# start of DATA EXCERPT
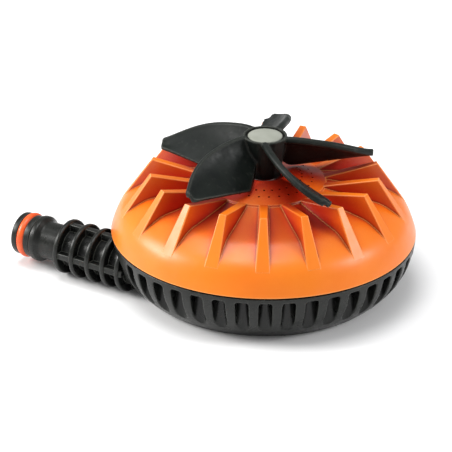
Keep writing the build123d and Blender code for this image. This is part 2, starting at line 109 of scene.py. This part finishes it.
# ---------------------------------------------------------------- materials
class Shader:
    """A Principled material and the few nodes that vary its colour, roughness and surface."""

    def __init__(self, name, roughness, specular=0.5, coat=0.0, coat_roughness=0.1):
        self.material = bpy.data.materials.new(name)
        self.material.use_nodes = True
        self.tree = self.material.node_tree
        self.bsdf = self.tree.nodes["Principled BSDF"]
        self.bsdf.inputs["Roughness"].default_value = roughness
        self.bsdf.inputs["Specular IOR Level"].default_value = specular
        self.bsdf.inputs["Coat Weight"].default_value = coat
        self.bsdf.inputs["Coat Roughness"].default_value = coat_roughness
        self.place = self.tree.nodes.new("ShaderNodeTexCoord").outputs["Object"]
        self.last_bump = None

    def feed(self, socket, value):
        """Link an output to a socket, or set the socket to a plain value."""
        if isinstance(value, bpy.types.NodeSocket):
            self.tree.links.new(value, socket)
        else:
            socket.default_value = value

    def node(self, kind, **inputs):
        made = self.tree.nodes.new(kind)
        for key, value in inputs.items():
            self.feed(made.inputs[key.replace("_", " ")], value)
        return made

    def vector_math(self, operation, first, second=None):
        made = self.tree.nodes.new("ShaderNodeVectorMath")
        made.operation = operation
        self.feed(made.inputs[0], first)
        if second is not None:
            self.feed(made.inputs[1], second)
        return made.outputs

    def noise(self, size_mm, detail=2.0, stretch=(1, 1, 1)):
        """Noise whose features are about size_mm across, stretched along the object's axes."""
        mapped = self.node("ShaderNodeMapping", Vector=self.place, Scale=stretch)
        return self.node("ShaderNodeTexNoise", Vector=mapped.outputs["Vector"], Scale=1 / (size_mm * MM),
                         Detail=detail, Roughness=0.55).outputs["Fac"]

    def ramp(self, factor, low, high, dark, light):
        """Map factor, between low and high, to a colour between dark and light."""
        made = self.node("ShaderNodeValToRGB", Fac=factor)
        for element, position, colour in zip(made.color_ramp.elements, (low, high), (dark, light)):
            element.position = position
            element.color = (*colour, 1)
        return made.outputs["Color"]

    def spread(self, factor, from_low, from_high, to_low, to_high):
        """Map factor from one range to another, clamped at its ends."""
        made = self.node("ShaderNodeMapRange", Value=factor, From_Min=from_low, From_Max=from_high,
                         To_Min=to_low, To_Max=to_high)
        return made.outputs["Result"]

    def mix(self, factor, first, second):
        """The first colour where factor is 0 and the second where it is 1."""
        made = self.tree.nodes.new("ShaderNodeMix")
        made.data_type = "RGBA"
        self.feed(made.inputs["Factor"], factor)
        for socket, value in ((made.inputs[6], first), (made.inputs[7], second)):
            self.feed(socket, (*value, 1) if isinstance(value, tuple) else value)
        return made.outputs[2]

    def both(self, first, second):
        made = self.tree.nodes.new("ShaderNodeMath")
        made.operation = "MULTIPLY"
        self.feed(made.inputs[0], first)
        self.feed(made.inputs[1], second)
        return made.outputs["Value"]

    def edges(self, width_mm):
        """1 on edges within about width_mm, 0 elsewhere."""
        bevel = self.node("ShaderNodeBevel", Radius=width_mm * MM)
        normal = self.tree.nodes.new("ShaderNodeNewGeometry").outputs["Normal"]
        likeness = self.vector_math("DOT_PRODUCT", bevel.outputs["Normal"], normal)["Value"]
        return self.spread(likeness, 0.995, 0.93, 0.0, 1.0)

    def shelter(self, reach_mm):
        """Ambient occlusion, used for painted shade: 0 far down between walls, 1 in the open."""
        made = self.node("ShaderNodeAmbientOcclusion", Distance=reach_mm * MM)
        made.samples = 8
        return self.spread(made.outputs["AO"], 0.40, 0.97, 0.0, 1.0)

    def beyond(self, radius_mm):
        """0 within a radius of the rotor axis, 1 outside it."""
        flat = self.vector_math("MULTIPLY", self.place, (1, 1, 0))["Vector"]
        radius = self.vector_math("LENGTH", flat)["Value"]
        return self.spread(radius, radius_mm * MM, (radius_mm + 1.5) * MM, 0.0, 1.0)

    def colour(self, socket):
        self.tree.links.new(socket, self.bsdf.inputs["Base Color"])

    def roughness(self, factor, low, high):
        self.tree.links.new(self.spread(factor, 0.3, 0.7, low, high), self.bsdf.inputs["Roughness"])

    def bump(self, height, strength, depth_mm):
        """Add one layer of relief on top of the layers before it."""
        made = self.node("ShaderNodeBump", Height=height, Strength=strength, Distance=depth_mm * MM)
        if self.last_bump is not None:
            self.tree.links.new(self.last_bump, made.inputs["Normal"])
        self.last_bump = made.outputs["Normal"]
        self.tree.links.new(self.last_bump, self.bsdf.inputs["Normal"])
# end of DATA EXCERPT
[THE REQUEST] Repeat the listing in full, keeping every line exactly as it is.

[THE ANSWER]
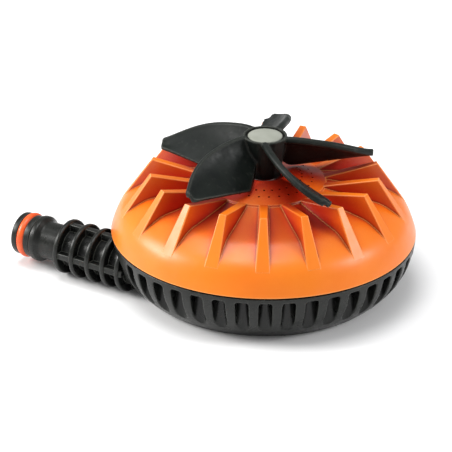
Keep writing the build123d and Blender code for this image. This is part 2, starting at line 109 of scene.py. This part finishes it.
# ---------------------------------------------------------------- materials
class Shader:
    """A Principled material and the few nodes that vary its colour, roughness and surface."""

    def __init__(self, name, roughness, specular=0.5, coat=0.0, coat_roughness=0.1):
        self.material = bpy.data.materials.new(name)
        self.material.use_nodes = True
        self.tree = self.material.node_tree
        self.bsdf = self.tree.nodes["Principled BSDF"]
        self.bsdf.inputs["Roughness"].default_value = roughness
        self.bsdf.inputs["Specular IOR Level"].default_value = specular
        self.bsdf.inputs["Coat Weight"].default_value = coat
        self.bsdf.inputs["Coat Roughness"].default_value = coat_roughness
        self.place = self.tree.nodes.new("ShaderNodeTexCoord").outputs["Object"]
        self.last_bump = None

    def feed(self, socket, value):
        """Link an output to a socket, or set the socket to a plain value."""
        if isinstance(value, bpy.types.NodeSocket):
            self.tree.links.new(value, socket)
        else:
            socket.default_value = value

    def node(self, kind, **inputs):
        made = self.tree.nodes.new(kind)
        for key, value in inputs.items():
            self.feed(made.inputs[key.replace("_", " ")], value)
        return made

    def vector_math(self, operation, first, second=None):
        made = self.tree.nodes.new("ShaderNodeVectorMath")
        made.operation = operation
        self.feed(made.inputs[0], first)
        if second is not None:
            self.feed(made.inputs[1], second)
        return made.outputs

    def noise(self, size_mm, detail=2.0, stretch=(1, 1, 1)):
        """Noise whose features are about size_mm across, stretched along the object's axes."""
        mapped = self.node("ShaderNodeMapping", Vector=self.place, Scale=stretch)
        return self.node("ShaderNodeTexNoise", Vector=mapped.outputs["Vector"], Scale=1 / (size_mm * MM),
                         Detail=detail, Roughness=0.55).outputs["Fac"]

    def ramp(self, factor, low, high, dark, light):
        """Map factor, between low and high, to a colour between dark and light."""
        made = self.node("ShaderNodeValToRGB", Fac=factor)
        for element, position, colour in zip(made.color_ramp.elements, (low, high), (dark, light)):
            element.position = position
            element.color = (*colour, 1)
        return made.outputs["Color"]

    def spread(self, factor, from_low, from_high, to_low, to_high):
        """Map factor from one range to another, clamped at its ends."""
        made = self.node("ShaderNodeMapRange", Value=factor, From_Min=from_low, From_Max=from_high,
                         To_Min=to_low, To_Max=to_high)
        return made.outputs["Result"]

    def mix(self, factor, first, second):
        """The first colour where factor is 0 and the second where it is 1."""
        made = self.tree.nodes.new("ShaderNodeMix")
        made.data_type = "RGBA"
        self.feed(made.inputs["Factor"], factor)
        for socket, value in ((made.inputs[6], first), (made.inputs[7], second)):
            self.feed(socket, (*value, 1) if isinstance(value, tuple) else value)
        return made.outputs[2]

    def both(self, first, second):
        made = self.tree.nodes.new("ShaderNodeMath")
        made.operation = "MULTIPLY"
        self.feed(made.inputs[0], first)
        self.feed(made.inputs[1], second)
        return made.outputs["Value"]

    def edges(self, width_mm):
        """1 on edges within about width_mm, 0 elsewhere."""
        bevel = self.node("ShaderNodeBevel", Radius=width_mm * MM)
        normal = self.tree.nodes.new("ShaderNodeNewGeometry").outputs["Normal"]
        likeness = self.vector_math("DOT_PRODUCT", bevel.outputs["Normal"], normal)["Value"]
        return self.spread(likeness, 0.995, 0.93, 0.0, 1.0)

    def shelter(self, reach_mm):
        """Ambient occlusion, used for painted shade: 0 far down between walls, 1 in the open."""
        made = self.node("ShaderNodeAmbientOcclusion", Distance=reach_mm * MM)
        made.samples = 8
        return self.spread(made.outputs["AO"], 0.40, 0.97, 0.0, 1.0)

    def beyond(self, radius_mm):
        """0 within a radius of the rotor axis, 1 outside it."""
        flat = self.vector_math("MULTIPLY", self.place, (1, 1, 0))["Vector"]
        radius = self.vector_math("LENGTH", flat)["Value"]
        return self.spread(radius, radius_mm * MM, (radius_mm + 1.5) * MM, 0.0, 1.0)

    def colour(self, socket):
        self.tree.links.new(socket, self.bsdf.inputs["Base Color"])

    def roughness(self, factor, low, high):
        self.tree.links.new(self.spread(factor, 0.3, 0.7, low, high), self.bsdf.inputs["Roughness"])

    def bump(self, height, strength, depth_mm):
        """Add one layer of relief on top of the layers before it."""
        made = self.node("ShaderNodeBump", Height=height, Strength=strength, Distance=depth_mm * MM)
        if self.last_bump is not None:
            self.tree.links.new(self.last_bump, made.inputs["Normal"])
        self.last_bump = made.outputs["Normal"]
        self.tree.links.new(self.last_bump, self.bsdf.inputs["Normal"])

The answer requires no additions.